Las desapariciones son siempre una tragedia. Ante ellas, el Estado tiene la grave obligación de desarrollar protocolos de búsqueda, mantener políticas de atención a los familiares de las víctimas y crear cuerpos especializados de investigación eficaces y rápidos. Es evidente que dada la frecuencia de las desapariciones, la costumbre policial de esperar 72 horas antes de comenzar a indagar debe abandonarse. Alguna gente reaparece, otra queda en el olvido y un porcentaje relativamente alto ha muerto asesinada y se ha ocultado su cadáver. El caso de la policía Karla Ayala, asesinada y ocultada por un agente junto con cómplices pertenecientes a grupos de exterminio, es un caso que puede servir de ejemplo. Hay salvadoreños que desaparecen cuando emigran a Estados Unidos. Son secuestrados para obtener rescate y, en el caso de muchas mujeres, para hacer trabajos en formas muy semejantes a las de la esclavitud. El hecho de ser extranjeros en los lugares donde desaparecen dificulta tanto la investigación como la persecución de los victimarios. Por eso, tener una buena red de consulados a lo largo de las rutas migratorias es una responsabilidad de los Estados centroamericanos con abundancia de migrantes.
La desaparición es considerada como un delito permanente hasta que la persona o su cuerpo no reaparece. El trauma de permanecer desaparecido un tiempo, si la víctima sobrevive, es duro y duradero. El dolor de familiares y seres queridos es sumamente angustioso. Según un estudio del Observatorio Universitario de Derechos Humanos, la Policía Nacional Civil reportó recientemente un total de 4,060 casos de desapariciones en unos dos años y medio. El Balance Humanitario 2022-2023 del Comité Internacional de la Cruz Roja indica que en El Salvador hubo 692 personas desaparecidas en 2022. En general, las víctimas son jóvenes. Y en el caso de mujeres jóvenes desaparecidas, la mayoría es encontrada asesinada, abandonada en parques públicos o en tierras baldías. Las más de las veces los victimarios entierran los restos de sus víctimas en fosas o cementerios clandestinos, con el fin de que sus crímenes queden en la impunidad. El hecho de que gran parte de las víctimas sean de estratos poblacionales en situación de pobreza o vulnerabilidad no debe ser excusa para la inacción.

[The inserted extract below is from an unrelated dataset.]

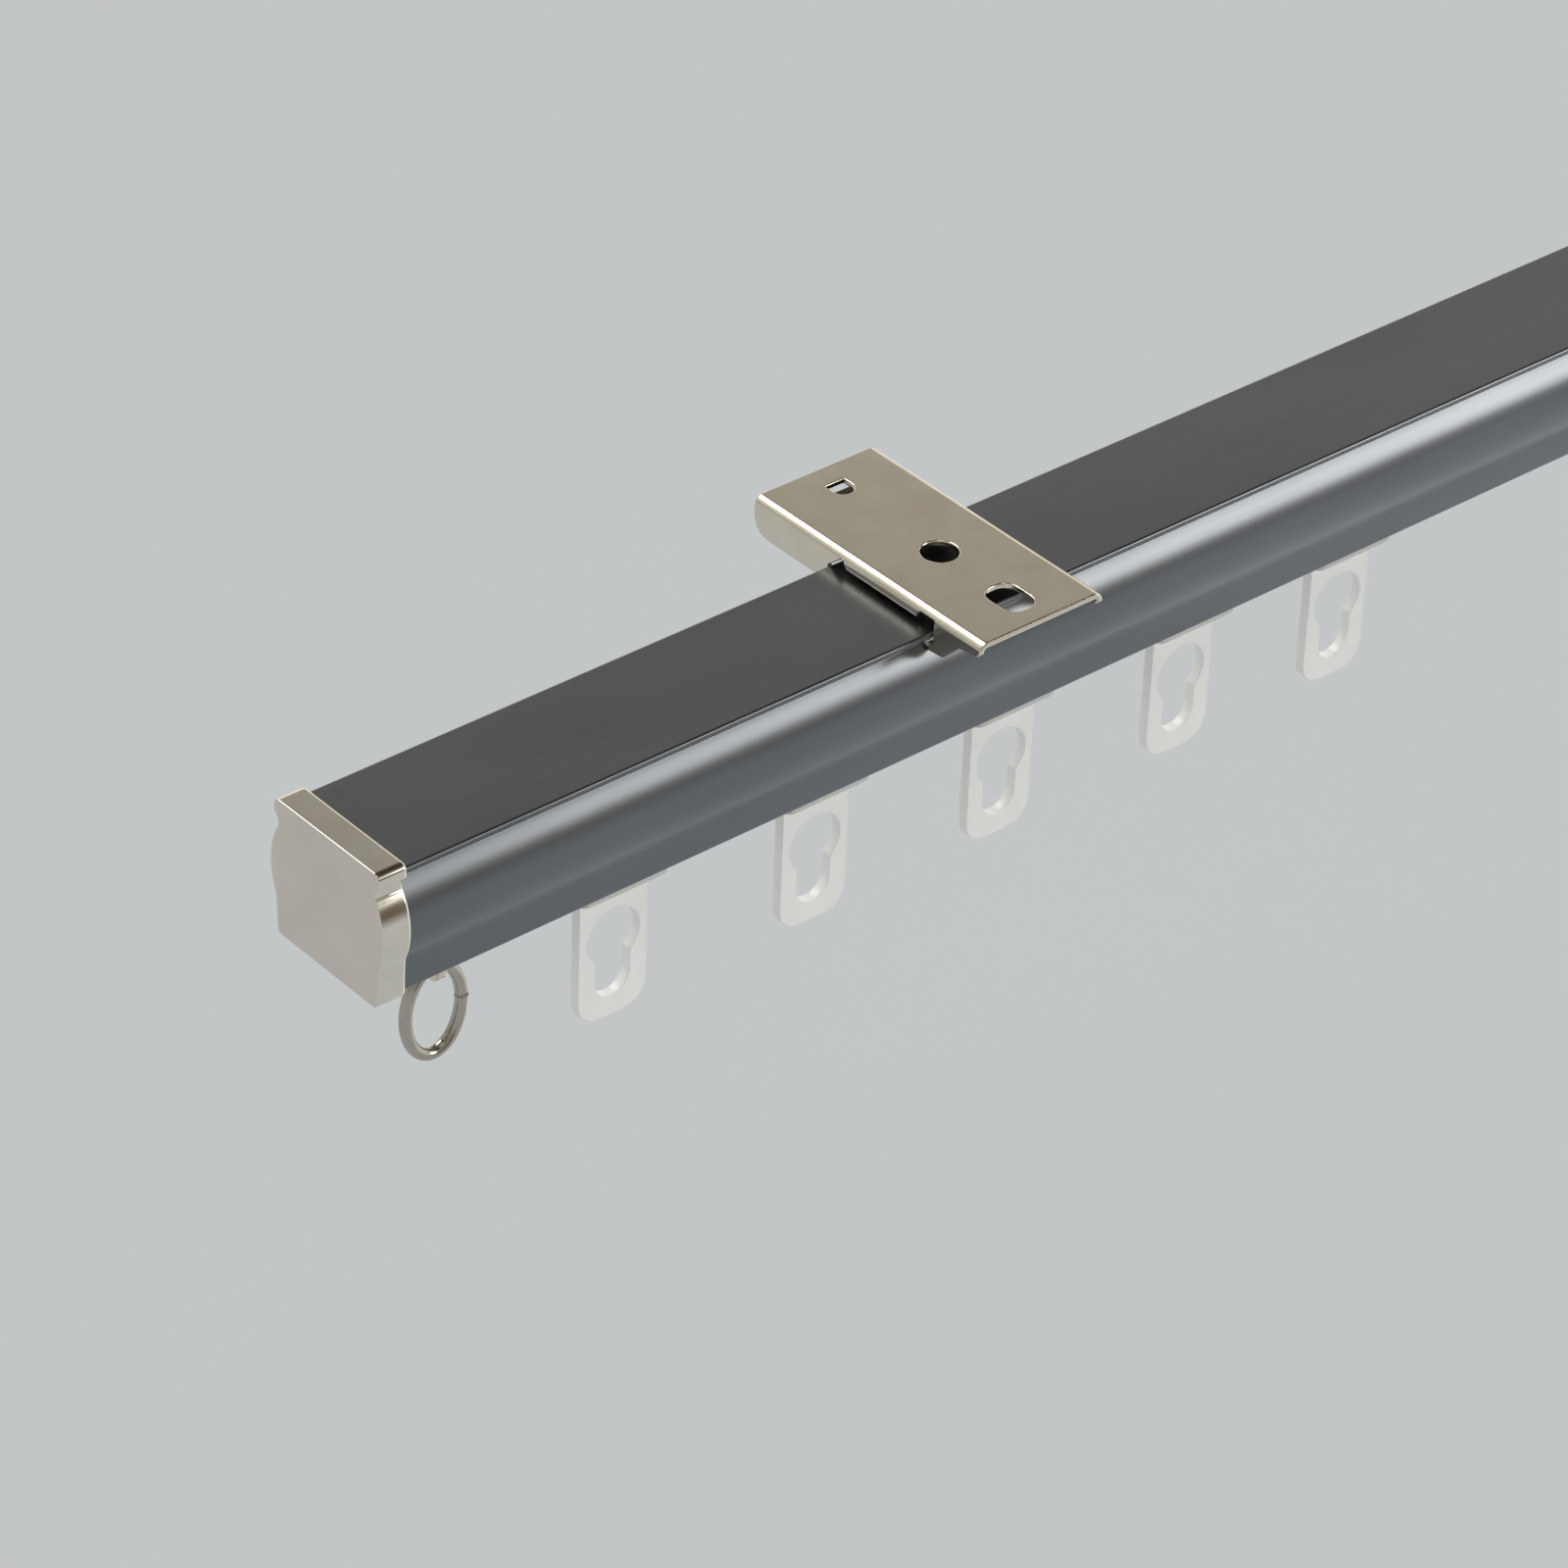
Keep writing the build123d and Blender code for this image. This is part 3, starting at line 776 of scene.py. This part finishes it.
def makeScrew(end):
    low, high = [(corner - trackOrigin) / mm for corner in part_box(f"stop_screw_{end}")]
    x, bottom, top = (low.x + high.x) / 2, low.z, high.z
    s = screw
    head, edge, core, seat = s["head"], s["edge"], s["core"], bottom + s["headHeight"]
    dome = turnSteps(0, radians(63), 7)
    profile = [(head * sin(a), bottom + edge * (1 - cos(a))) for a in dome]
    profile += [(head, bottom + edge * 2), (head, seat - s["rimEdge"]), (head - s["rimEdge"], seat),
                (core, seat), (core, top - s["tip"]), (core - s["tip"], top), (0, top)]
    shape = bmesh.new()
    addTurned(shape, profile, x, 48)
    bmesh.ops.recalc_face_normals(shape, faces=shape.faces)
    item = meshObject(f"stopScrew_{end}", shape)
    recess = bmesh.new()
    half, wide = s["recessLength"] / 2, s["recessWidth"] / 2
    cross = [(wide, -half), (wide, -wide), (half, -wide), (half, wide), (wide, wide), (wide, half)]
    cross += [(-px, -py) for px, py in cross]
    loop = [Vector((px + x, py)) for px, py in cross]
    levels = [(bottom - 0.5, -s["recessSpread"]), (bottom + s["recessDepth"], s["recessDraft"])]
    addPlate(recess, [loop], levels)
    bmesh.ops.recalc_face_normals(recess, faces=recess.faces)
    cutter = meshObject("recess", recess)
    cut = item.modifiers.new("recess", "BOOLEAN")
    cut.object = cutter
    cut.operation = "DIFFERENCE"
    settle(item)
    bpy.data.objects.remove(cutter)
    thread = makeThread(f"thread_{end}", x, seat, top)
    joined = bmesh.new()
    joined.from_mesh(item.data)
    joined.from_mesh(thread.data)
    bpy.data.objects.remove(thread)
    joined.to_mesh(item.data)
    joined.free()
    finishPiece(item, [finishes["steel"]], "root", [f"stop_screw_{end}"])


def makeThread(name, x, low, high):
    tree, inputs = newTree("windThread", ["Radius", "Height", "Turns", "Ridge"])
    spiral = addNode(tree, "GeometryNodeCurveSpiral", {"Resolution": 28},
                     {"Rotations": inputs["Turns"], "Start Radius": inputs["Radius"],
                      "End Radius": inputs["Radius"], "Height": inputs["Height"]})
    section = addNode(tree, "GeometryNodeCurvePrimitiveCircle", {"Resolution": 4},
                      {"Radius": inputs["Ridge"]})
    swept = addNode(tree, "GeometryNodeCurveToMesh", {"Fill Caps": True},
                    {"Curve": spiral.outputs["Curve"], "Profile Curve": section.outputs["Curve"]})
    endTree(tree, swept.outputs["Mesh"], finishes["steel"])
    s = screw
    ridge, wound = (s["shank"] - s["core"]) * s["ridgeShare"], high - low - s["threadFree"]
    sizes = {"Radius": s["shank"] - ridge, "Height": wound, "Ridge": ridge,
             "Turns": wound / s["pitch"]}
    item = growTree(name, meshObject("threadHost", bmesh.new()), tree, sizes)
    item.data.transform(Matrix.Translation((x, 0, low + s["threadStart"])))
    return item


for end in ("near", "far"):
    makeScrew(end)
print("stop screws made")


# Runners and their wheels

# Halves run along the track, and wides across it, both out from the runner's middle
runner = {
    "eyeWidth": 10.7, "eyeThickness": 1.55, "eyeCorner": 4.0, "eyeEdge": 0.16,
    "window": 4.15, "windowRise": 11.9, "slotHalf": 2.7, "slotFloor": 3.0, "shoulder": 0.7,
    "collarDrop": 6.1, "collarHalf": 6.9, "collarWide": 3.4, "collarCorner": 1.6,
    "collarThick": 1.6, "collarTaper": 40, "neckHalf": 3.6, "neckWide": 1.9, "neckCorner": 0.4,
    "stemWide": 2.6, "axleHole": 1.08, "stemLift": 0.5, "edge": 0.25, "overlap": 0.2,
}
wheel = {"radius": 4.4, "width": 3.8, "bore": 1.02, "edge": 0.35, "edgeShare": 0.3, "hub": 2.2,
         "dish": 0.5, "dishSlope": 0.15, "tread": 3.5}


def keyhole(bottom):
    # Round window over a narrower slot, clockwise, with its shoulders eased
    r = runner
    slot, window = r["slotHalf"], r["window"]
    centre, slotLow = bottom + r["windowRise"], bottom + r["slotFloor"] + slot
    start = acos(slot / window)
    half = [((slot * sin(a), slotLow - slot * cos(a)), 0) for a in turnSteps(0, pi / 2, 24)]
    half.append(((slot, centre - window * sin(start)), r["shoulder"]))
    half += [((window * cos(a), centre + window * sin(a)), 0)
             for a in turnSteps(-start, pi / 2, 44)[1:]]
    return bothSides(roundedPath(half)[::-1])[:-1][::-1]


def makeRunner(number):
    r = runner
    low, high = [(corner - trackOrigin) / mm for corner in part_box(f"runner_{number}_body")]
    bottom, stemTop = low.z, high.z
    collarLow = -channel["height"] - r["collarDrop"]
    stemLow = channel["ledge"] - channel["height"] + r["stemLift"]
    moved = Matrix.Translation(((low.x + high.x) / 2, 0, 0))
    shape = bmesh.new()
    half, thick, edge = r["eyeWidth"] / 2, r["eyeThickness"] / 2, r["edge"]
    lid = collarLow + r["overlap"]
    plate = roundedLoop([((half, lid), 0), ((-half, lid), 0), ((-half, bottom), r["eyeCorner"]),
                         ((half, bottom), r["eyeCorner"])], 14)
    levels = roundedLevels(-thick, thick, r["eyeEdge"], r["eyeEdge"], 4)
    addPlate(shape, [plate, keyhole(bottom)], levels, moved @ alongTrack)
    slant = r["collarThick"] * tan(radians(r["collarTaper"]))
    long, wide = r["collarHalf"], r["collarWide"]
    collar = boxLoop(-long, long, -wide, wide, r["collarCorner"])
    levels = roundedLevels(collarLow, collarLow + edge, edge, 0)
    levels.append((collarLow + r["collarThick"], slant))
    addPlate(shape, [collar], levels, moved)
    neck = boxLoop(-r["neckHalf"], r["neckHalf"], -r["neckWide"], r["neckWide"], r["neckCorner"])
    addPlate(shape, [neck], [(lid, 0), (stemLow + r["overlap"], 0)], moved)
    radius = r["neckHalf"]
    axleHigh = stemTop - radius
    stem = [Vector((radius * cos(a), axleHigh + radius * sin(a))) for a in turnSteps(0, pi, 32)]
    stem += [Vector((-radius, stemLow)), Vector((radius, stemLow))]
    bore = holeLoop(r["axleHole"], axleHigh, 32)
    levels = roundedLevels(-r["stemWide"], r["stemWide"], edge, edge)
    addPlate(shape, [stem, bore], levels, moved @ alongTrack)
    bmesh.ops.recalc_face_normals(shape, faces=shape.faces)
    makePiece(f"runner_{number}", shape, [finishes["acetal"]], f"runner_{number}",
              [f"runner_{number}_body"])


def makeWheels(number):
    # One wheel is turned; the tree sets two on the axle, dished sides out, with the stem between
    w = wheel
    middle = middleOf(f"runner_{number}_axle")
    apart = middleOf(f"runner_{number}_wheel_back").y - middleOf(f"runner_{number}_wheel_front").y
    half, edge, radius, slope = w["width"] / 2, w["edge"], w["radius"], w["dishSlope"]
    between = edge * w["edgeShare"]
    profile = [
        (w["bore"], half), (w["hub"], half), (w["hub"] + slope, half - w["dish"]),
        (w["tread"] - slope, half - w["dish"]), (w["tread"], half), (radius - edge, half),
        (radius - between, half - between), (radius, half - edge), (radius, edge - half),
        (radius - between, between - half), (radius - edge, -half), (w["bore"], -half),
        (w["bore"], half)]
    shape = bmesh.new()
    addTurned(shape, profile, 0, 56)
    bmesh.ops.remove_doubles(shape, verts=shape.verts, dist=0.001)
    bmesh.ops.recalc_face_normals(shape, faces=shape.faces)
    tree, inputs = newTree("pairWheels", ["Apart"])
    halfway = addNode(tree, "ShaderNodeMath", {1: 0.5}, {0: inputs["Apart"]}, operation="MULTIPLY")
    place = addNode(tree, "ShaderNodeCombineXYZ", None, {"Z": halfway.outputs[0]})
    spot = addNode(tree, "GeometryNodePoints", {"Count": 1}, {"Position": place.outputs[0]})
    one = addNode(tree, "GeometryNodeInstanceOnPoints", None,
                  {"Points": spot.outputs[0], "Instance": inputs["Geometry"]})
    other = addNode(tree, "GeometryNodeTransform", {"Rotation": (pi, 0, 0)},
                    {"Geometry": one.outputs["Instances"]})
    pair = addNode(tree, "GeometryNodeJoinGeometry")
    tree.links.new(one.outputs["Instances"], pair.inputs[0])
    tree.links.new(other.outputs["Geometry"], pair.inputs[0])
    endTree(tree, pair.outputs["Geometry"], finishes["acetal"])
    item = growTree(f"wheels_{number}", meshObject("wheelHost", shape), tree, {"Apart": apart})
    item.data.transform(Matrix.Translation(middle) @ alongTrack)
    finishPiece(item, [finishes["acetal"]], f"runner_{number}_wheels",
                [f"runner_{number}_wheel_front", f"runner_{number}_wheel_back"])
    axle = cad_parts[f"runner_{number}_axle"]
    axle.material_slots[0].material = finishes["axle"]


for number in range(1, 6):
    makeRunner(number)
    makeWheels(number)
print("runners and wheels made")


# Floor, light and camera

# Each sun: where it stands, its share of light and its width in degrees. Each band of the room:
# its heading, the heights over which it fades in and out, and its colour
studio = {
    "floorDrop": 0.42, "floorHalf": 3.0, "fill": 0.5, "backdrop": "#C2C6C9",
    "sunColour": (1.0, 0.975, 0.935), "bandSides": (0.45, 0.7),
    "suns": {
        "shoulderSun": ((0.695, -0.68, 0.225), 0.25, 28),
        "bendSun": ((-0.09, 0.62, 0.78), 0.38, 35),
        "topSun": ((-0.2, -0.3, 0.93), 0.16, 40),
        "sideSun": ((-0.573, 0.614, 0.543), 0.02, 26),
    },
    "room": ((0.0, "#C2C6C9"), (0.1, "#BDBFBE"), (0.3, "#A9A79E"), (0.57, "#A2A19F"),
             (0.68, "#7C766B"), (0.8, "#3E3A34")),
    "bands": {
        "darkDoor": ((0.54, -0.84), (-0.3, -0.1), (0.06, 0.14), "#6E6357"),
        "warmWall": ((0.78, 0.62), (-0.3, -0.1), (0.36, 0.48), "#FFF7E8"),
        "paleWall": ((0.985, 0.17), (-1.2, -1.1), (0.02, 0.14), "#F3F6F8"),
    },
}


def makeFloor():
    shape = bmesh.new()
    half = studio["floorHalf"]
    loop = [(-half, -half), (half, -half), (half, half), (-half, half)]
    shape.faces.new([shape.verts.new((x, y, -studio["floorDrop"])) for x, y in loop])
    floor = meshObject("floor", shape)
    floor.data.materials.append(paleStudioFloor())
    floor.visible_glossy = False  # gloss sees the room's own lower half, of the same colour


def makeSun(name, towards, factor, angle):
    # factor is the share of its colour that a matt surface facing the sun shows
    light = bpy.data.lights.new(name, "SUN")
    light.energy = factor * pi
    light.angle = radians(angle)
    light.color = studio["sunColour"]
    sun = bpy.data.objects.new(name, light)
    sun.rotation_euler = Vector(towards).to_track_quat("Z", "Y").to_euler()
    bpy.context.scene.collection.objects.link(sun)


def addBand(tree, way, height, colour, heading, low, high, hexColour):
    # A soft-edged patch of wall towards a heading, between two heights
    def fade(start, end, source):
        return addNode(tree, "ShaderNodeMapRange", {"From Min": start, "From Max": end},
                       {"Value": source})

    front = addNode(tree, "ShaderNodeVectorMath", {1: (*heading, 0)}, {0: way},
                    operation="DOT_PRODUCT")
    across = fade(*studio["bandSides"], front.outputs["Value"])
    above = fade(*low, height)
    below = fade(high[1], high[0], height)
    tall = addNode(tree, "ShaderNodeMath", None, {0: above.outputs[0], 1: below.outputs[0]},
                   operation="MULTIPLY")
    share = addNode(tree, "ShaderNodeMath", None, {0: tall.outputs[0], 1: across.outputs[0]},
                    operation="MULTIPLY")
    mixed = addNode(tree, "ShaderNodeMix", {"B": linearColour(hexColour)},
                    {"Factor": share.outputs[0], "A": colour}, data_type="RGBA")
    return mixed.outputs["Result"]


def makeWorld():
    # Plain fill for matt surfaces, a plain backdrop, and for gloss a room that darkens overhead
    world = bpy.data.worlds.new("studioRoom")
    world.use_nodes = True
    tree = world.node_tree
    tree.nodes.clear()
    fill = addNode(tree, "ShaderNodeBackground",
                   {"Color": linearColour("#FFFFFF"), "Strength": studio["fill"]})
    backdrop = addNode(tree, "ShaderNodeBackground", {"Color": linearColour(studio["backdrop"])})
    way = addNode(tree, "ShaderNodeTexCoord").outputs["Generated"]
    height = addNode(tree, "ShaderNodeSeparateXYZ", None, {"Vector": way}).outputs["Z"]
    room = addNode(tree, "ShaderNodeValToRGB", None, {"Fac": height})
    first, *between, last = studio["room"]
    stops = room.color_ramp.elements
    for stop, (position, colour) in zip(stops, (first, last)):
        stop.position = position
        stop.color = linearColour(colour)
    for position, colour in between:
        stops.new(position).color = linearColour(colour)
    colour = room.outputs["Color"]
    for band in studio["bands"].values():
        colour = addBand(tree, way, height, colour, *band)
    seen = addNode(tree, "ShaderNodeBackground", None, {"Color": colour})
    path = addNode(tree, "ShaderNodeLightPath")
    glossy = addNode(tree, "ShaderNodeMath", None,
                     {0: path.outputs["Is Glossy Ray"], 1: path.outputs["Is Transmission Ray"]},
                     operation="MAXIMUM")
    lit = addNode(tree, "ShaderNodeMixShader", None,
                  {0: glossy.outputs[0], 1: fill.outputs[0], 2: seen.outputs[0]})
    framed = addNode(tree, "ShaderNodeMixShader", None,
                     {0: path.outputs["Is Camera Ray"], 1: lit.outputs[0], 2: backdrop.outputs[0]})
    addNode(tree, "ShaderNodeOutputWorld", None, {"Surface": framed.outputs[0]})
    bpy.context.scene.world = world


view = {"place": (-0.52845, -0.47385, 0.41708), "azimuth": -41.51, "elevation": 34.93, "roll": 2.34,
        "lens": 143.3}


def makeCamera():
    azimuth, elevation = radians(view["azimuth"]), radians(view["elevation"])
    back = Vector((sin(azimuth) * cos(elevation), -cos(azimuth) * cos(elevation), sin(elevation)))
    right = Vector((cos(azimuth), sin(azimuth), 0))
    up = back.cross(right)
    level = Matrix((right, up, back)).transposed()
    turned = level @ Matrix.Rotation(radians(view["roll"]), 3, "Z")
    camera = bpy.data.objects.new("camera", bpy.data.cameras.new("camera"))
    camera.data.lens = view["lens"]
    camera.matrix_world = Matrix.Translation(view["place"]) @ turned.to_4x4()
    bpy.context.scene.collection.objects.link(camera)
    bpy.context.scene.camera = camera


makeFloor()
for name, sun in studio["suns"].items():
    makeSun(name, *sun)
makeWorld()
makeCamera()
bpy.context.scene.view_settings.view_transform = "Standard"
print("studio made")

Los datos nos dicen sin duda que el Estado salvadoreño tiene una deuda pendiente. El informe del Observatorio Universitario de Derechos Humanos afirma que “no hay cifras homologadas ni registro que permitan a las autoridades vinculadas a la búsqueda de personas sistematizar la información de los casos ocurridos en contextos de violencia, de migración y del conflicto armado del pasado”. La creación de un registro único y un sistema de búsqueda que incorpore diferentes estrategias de colaboración interinstitucional es cada vez más urgente. Tener una relación fluida con los familiares de los desaparecidos es una responsabilidad de primer nivel. Las desapariciones fueron plaga en el pasado, continuaron siendo un problema en la posguerra y persisten en el presente. Enfrentarlas, desarrollar políticas y procedimientos adecuados, invertir más en la capacidad de investigación de la PNC y crear cuerpos especializados que atiendan los casos son los pasos mínimos a los que está obligado el Estado.